Because of all the various doubts raised by the environmental community, a pall of skepticism remains around expanding the use of the U.S. EEZ for aquaculture. For the moment, we seem content to import away our fish deficiencies. And so Neil Sims’s EEZ-grown almaco jack that lay on my counter, ready for the fillet knife, would probably be one of the only ones actually eaten by a human.
But ten-plus years into his project—and heading farther and farther out into the EEZ—Sims shows no signs of giving up on his idea.

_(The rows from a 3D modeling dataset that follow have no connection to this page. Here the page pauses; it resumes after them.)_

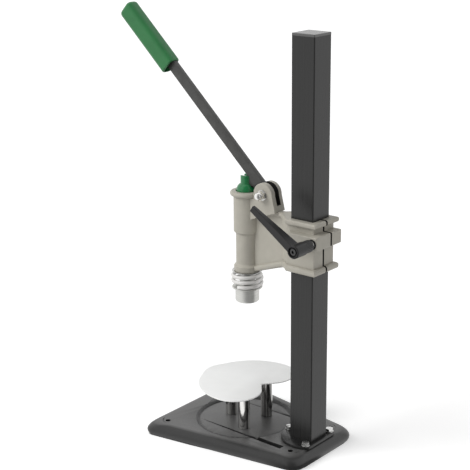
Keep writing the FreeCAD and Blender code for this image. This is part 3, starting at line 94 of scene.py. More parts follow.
def soft_sun(name, away, spread, strength):
    """A lamp far away in one direction, whose light spreads over an angle in degrees."""
    lamp = bpy.data.objects.new(name, bpy.data.lights.new(name, "SUN"))
    lamp.data.angle = math.radians(spread)
    lamp.data.energy = strength
    lamp.location = (cad_low + cad_high) / 2 + Vector(away)
    lamp.rotation_euler = (-Vector(away)).to_track_quat("-Z", "Y").to_euler()
    lamp.visible_glossy = False
    scene.collection.objects.link(lamp)


soft_sun("key_sun", away=(1.6, -1.1, 1.5), spread=40, strength=1.95)
soft_sun("back_sun", away=(0.9, 1.6, 1.2), spread=50, strength=0.12)

SKY_LIGHT = 0.42
FLOOR_HALF = 20.0
FLOOR_GREY = 0.86
FLOOR_GLOW = 0.42
WHITE_SIDE = 1.0
DARK_SIDE = 0.24
DARK_FROM = 0.6
DARK_FULL = 0.92


def link(tree, source, target):
    tree.links.new(source, target)


def room_side(tree, place):
    """How bright shiny surfaces see the room: white all round, but dark on the camera's side."""
    flat = tree.nodes.new("ShaderNodeVectorMath")
    flat.operation = "MULTIPLY"
    flat.inputs[1].default_value = (1, 1, 0)
    link(tree, tree.nodes.new("ShaderNodeTexCoord").outputs[place], flat.inputs[0])
    level = tree.nodes.new("ShaderNodeVectorMath")
    level.operation = "NORMALIZE"
    link(tree, flat.outputs["Vector"], level.inputs[0])
    facing = tree.nodes.new("ShaderNodeVectorMath")
    facing.operation = "DOT_PRODUCT"
    facing.inputs[1].default_value = Vector((EYE.x, EYE.y, 0)).normalized()
    link(tree, level.outputs["Vector"], facing.inputs[0])
    shade = tree.nodes.new("ShaderNodeMapRange")
    shade.inputs["From Min"].default_value = DARK_FROM
    shade.inputs["From Max"].default_value = DARK_FULL
    shade.inputs["To Min"].default_value = WHITE_SIDE
    shade.inputs["To Max"].default_value = DARK_SIDE
    link(tree, facing.outputs["Value"], shade.inputs["Value"])
    return shade.outputs["Result"]


def blend_values(tree, share, first, second):
    """The first value where the share is 0 and the second where it is 1."""
    node = tree.nodes.new("ShaderNodeMapRange")
    for value, socket in ((first, "To Min"), (second, "To Max")):
        if isinstance(value, float):
            node.inputs[socket].default_value = value
        else:
            link(tree, value, node.inputs[socket])
    link(tree, share, node.inputs["Value"])
    return node.outputs["Result"]


world = bpy.data.worlds.new("white_studio")
scene.world = world
world.use_nodes = True
sky = world.node_tree
sky_rays = sky.nodes.new("ShaderNodeLightPath").outputs
sky_seen = blend_values(sky, sky_rays["Is Camera Ray"], SKY_LIGHT, 1.0)
sky_shown = blend_values(sky, sky_rays["Is Glossy Ray"], sky_seen, room_side(sky, "Generated"))
sky.nodes["Background"].inputs["Color"].default_value = (1, 1, 1, 1)
link(sky, sky_shown, sky.nodes["Background"].inputs["Strength"])

floor_mesh = bpy.data.meshes.new("floor")
floor_corners = [(side * FLOOR_HALF, back * FLOOR_HALF, 0)
                 for side, back in ((-1, -1), (1, -1), (1, 1), (-1, 1))]
floor_mesh.from_pydata(floor_corners, [], [(0, 1, 2, 3)])
floor = bpy.data.objects.new("floor", floor_mesh)
scene.collection.objects.link(floor)
floor_paint = bpy.data.materials.new("pale_floor")
floor_paint.use_nodes = True
floor_tree = floor_paint.node_tree
floor_shader = floor_tree.nodes["Principled BSDF"]
floor_shader.inputs["Base Color"].default_value = (FLOOR_GREY, FLOOR_GREY, FLOOR_GREY, 1)
floor_shader.inputs["Roughness"].default_value = 1.0
floor_shader.inputs["Specular IOR Level"].default_value = 0.0
floor_shader.inputs["Emission Color"].default_value = (1, 1, 1, 1)
floor_rays = floor_tree.nodes.new("ShaderNodeLightPath").outputs
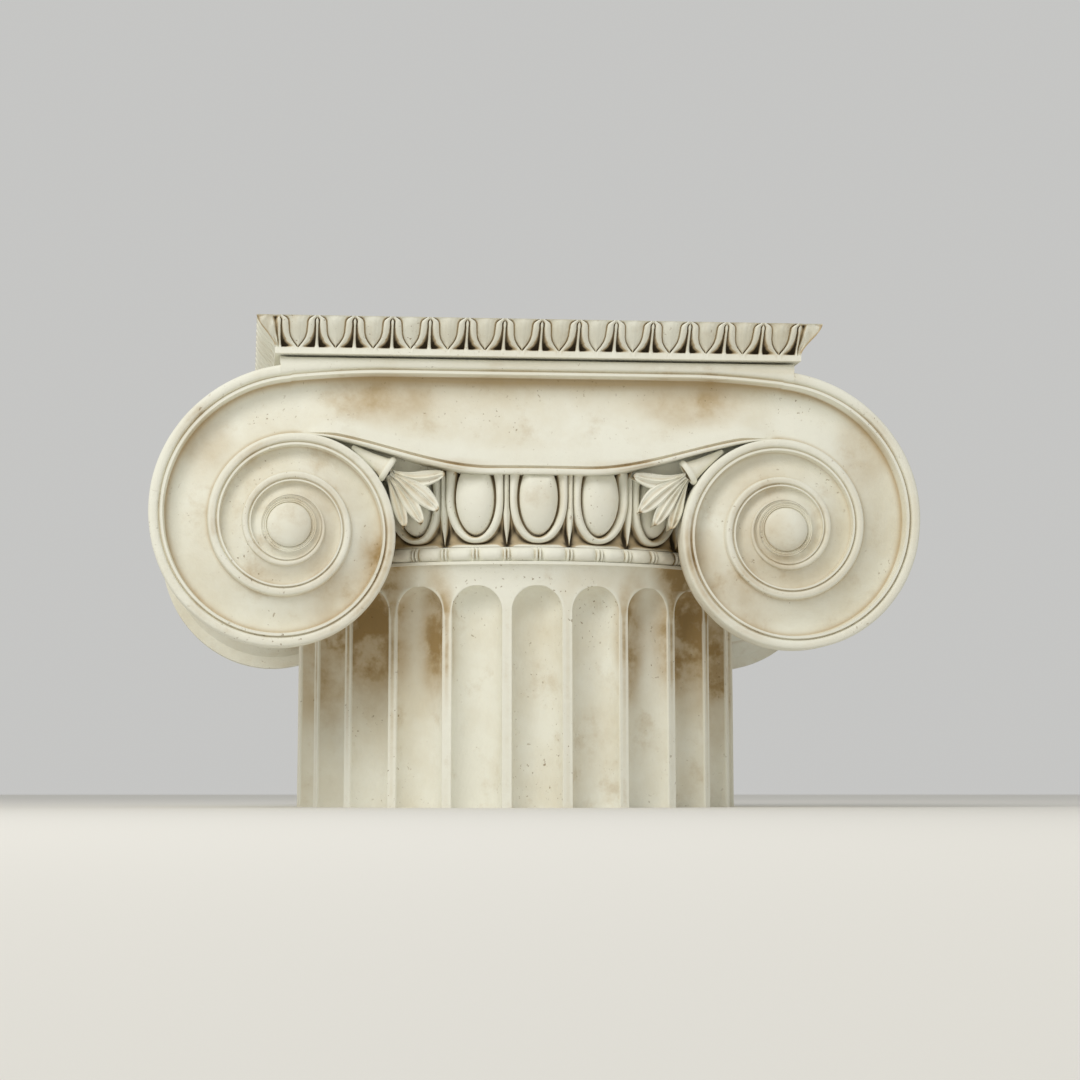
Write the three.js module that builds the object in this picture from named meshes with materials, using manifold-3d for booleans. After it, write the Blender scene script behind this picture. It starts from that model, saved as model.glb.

Indeed, it has become something of a crusade, a crusade to get Americans to acknowledge the fact that the fish they are eating is very different from what they imagine it to be.
“It all reminds me of Lewis Carroll’s walrus and the carpenter,” Sims mused at the end of his latest communication to me, “where the walrus is sobbing into his handkerchief over the fate of the oysters . . . but only so he can conceal how many of the larger oysters he is eating.”